The iconography of King Edward VI is one of the most emotive in historical British portraiture, for, not only did the young king inherit a tired kingdom caught in religious turmoil, but his life, as we know, was cut so tragically short.

The portraiture of Edward VI is the one of the most varied of all Tudor monarchs. It is certainly the most extensive of any Tudor child, perhaps even of any royal child. It has often been assumed that the bulk of Edward’s portraits stem from his historical portrayal as a Protestant icon, especially after the religious revolution following the reign of his sister Mary. But contemporary Tudor royal portraits, such as this example, were not historical records. They were commissioned as current likenesses, either in an attempt to project the royal face, or as symbols of loyalty, and only an up to date portrait was therefore acceptable. Recent research has shown that some royal portraits were entirely over-painted in an attempt to maintain an up to date likeness of the monarch; the Anglesey Abbey portrait of Henry VIII as a young man is in fact painted over an earlier portrait of Henry as a child.

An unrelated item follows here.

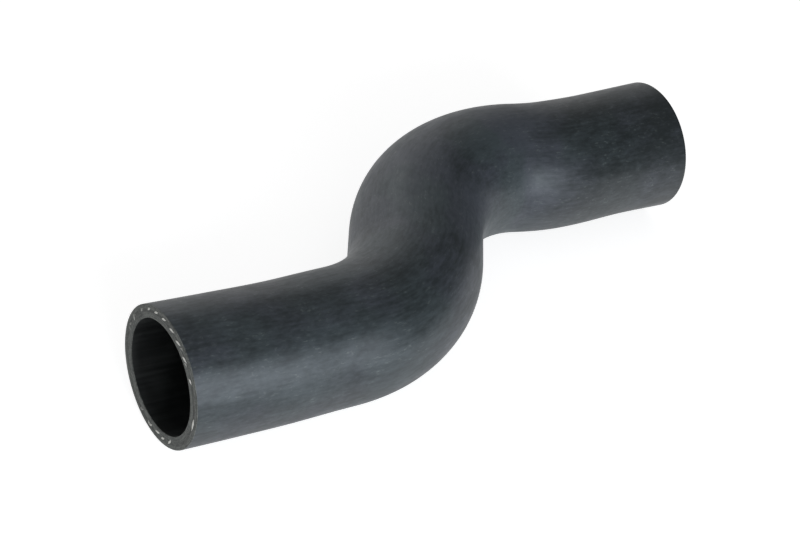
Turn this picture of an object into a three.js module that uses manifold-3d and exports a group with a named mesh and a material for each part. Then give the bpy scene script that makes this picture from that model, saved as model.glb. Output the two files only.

The same was true especially in Edward’s case. For not only was he the heir to the throne and the raison d’etre of years of political upheaval, but he was a child whose appearance changed every year. As a result, the demand for new portraits was great, and today we have a complete visual record of what Edward looked like as he grew up. The present portrait would no doubt have had a ‘shelf life’ of only a few years, had Edward lived, and would have been superseded by later, less adolescent-looking images as he matured.

The head-type seen in the present work derives from Guillim Scrots’ 1551 full-length portrait of Edward [versions in Royal Collection and Louvre], which was the last portrait for which the king sat. It was almost certainly painted during his reign as dendrochonological analysis of the panel has shown that the oak used was felled in the first half of the sixteenth century, with an earliest possible creation date of 1549. Scrots had been court painter to the Regent of the Netherlands, Mary of Hungary, and was recruited by Henry VIII as Holbein's successor at the close of 1545. His work, covering less than 10 years in this country, has never been satisfactorily reconstructed. One certain work that can be associated with him from this period is the distorted perspective portrait of Edward dated 1546 (National Portrait Gallery, London). This bore the signature ''Guilhelmus pingebat'' as late as 1713.

Unsurprisingly, the quality of Edward’s iconography varies widely, depending largely on the original function of the portrait and the patron who commissioned it. The present work, with tracings of gilding on Edward’s red doublet, would have been an expensive commission and was, perhaps, painted by a native painter, as it has been suggested they showed a preference for gilded detailing around this time.